Photoisomerization and photoinduced reactions in liquid CCl4 and CHCl3

J Phys Chem A. 2013 Dec 19;117(50):13388-98. doi: 10.1021/jp406687x. Epub 2013 Sep 6.

Abstract

Transient absorption spectroscopy is used to follow the reactive intermediates involved in the first steps in the photochemistry initiated by ultraviolet (266-nm wavelength) excitation of solutions of 1,5-hexadiene, isoprene, and 2,3-dimethylbut-2-ene in carbon tetrachloride or chloroform. Ultraviolet and visible bands centered close to 330 and 500 nm in both solvents are assigned respectively to a charge transfer band of Cl-solvent complexes and the strong absorption band of a higher energy isomeric form of the solvent molecules (iso-CCl3-Cl or iso-CHCl2-Cl). These assignments are supported by calculations of electronic excitation energies. The isomeric forms have significant contributions to their structures from charge-separated resonance forms and offer a reinterpretation of previous assignments of the carriers of the visible bands that were based on pulsed radiolysis experiments. Kinetic analysis demonstrates that the isomeric forms are produced via the Cl-solvent complexes. Addition of the unsaturated hydrocarbons provides a reactive loss channel for the Cl-solvent complexes, and reaction radii and bimolecular rate coefficients are derived from analysis using a Smoluchowski theory model. For reactions of Cl with 1,5-hexadiene, isoprene, and 2,3-dimethylbut-2-ene in CCl4, rate coefficients at 294 K are, respectively, (8.6 ± 0.8) × 10(9), (9.5 ± 1.6) × 10(9), and (1.7 ± 0.1) × 10(10) M(-1) s(-1).
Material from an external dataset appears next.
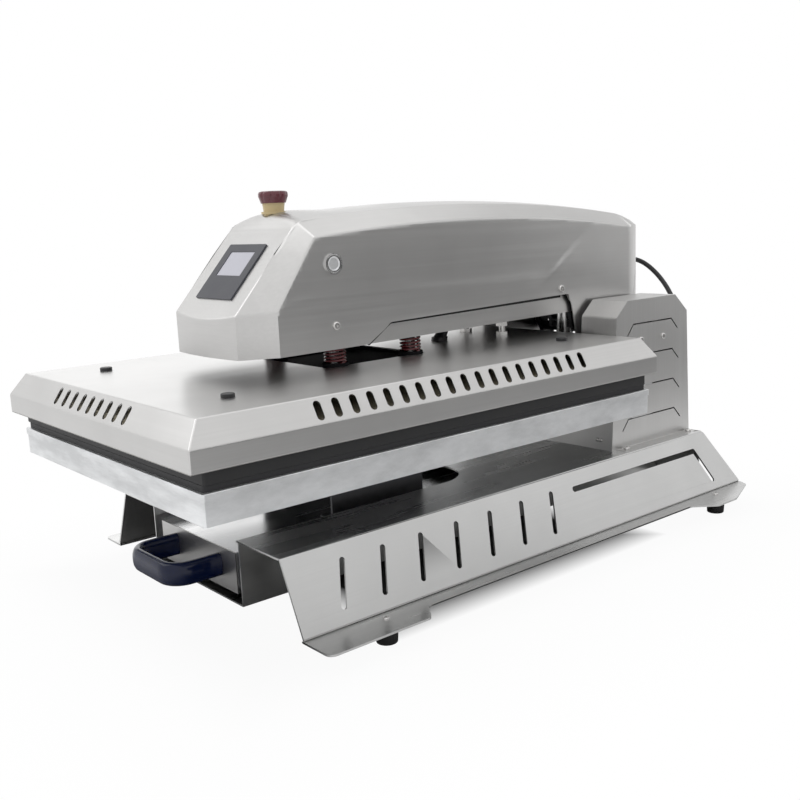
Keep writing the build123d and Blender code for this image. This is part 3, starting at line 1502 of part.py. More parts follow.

The larger reaction radius and rate coefficient for 2,3-dimethylbut-2-ene are interpreted as evidence for an H-atom abstraction channel that competes effectively with the channel involving addition of a Cl-atom to a C═C bond. However, the addition mechanism appears to dominate the reactions of 1,5-hexadiene and isoprene. Two-photon excited CCl4 or CHCl3 can also ionize the diene or alkene solute.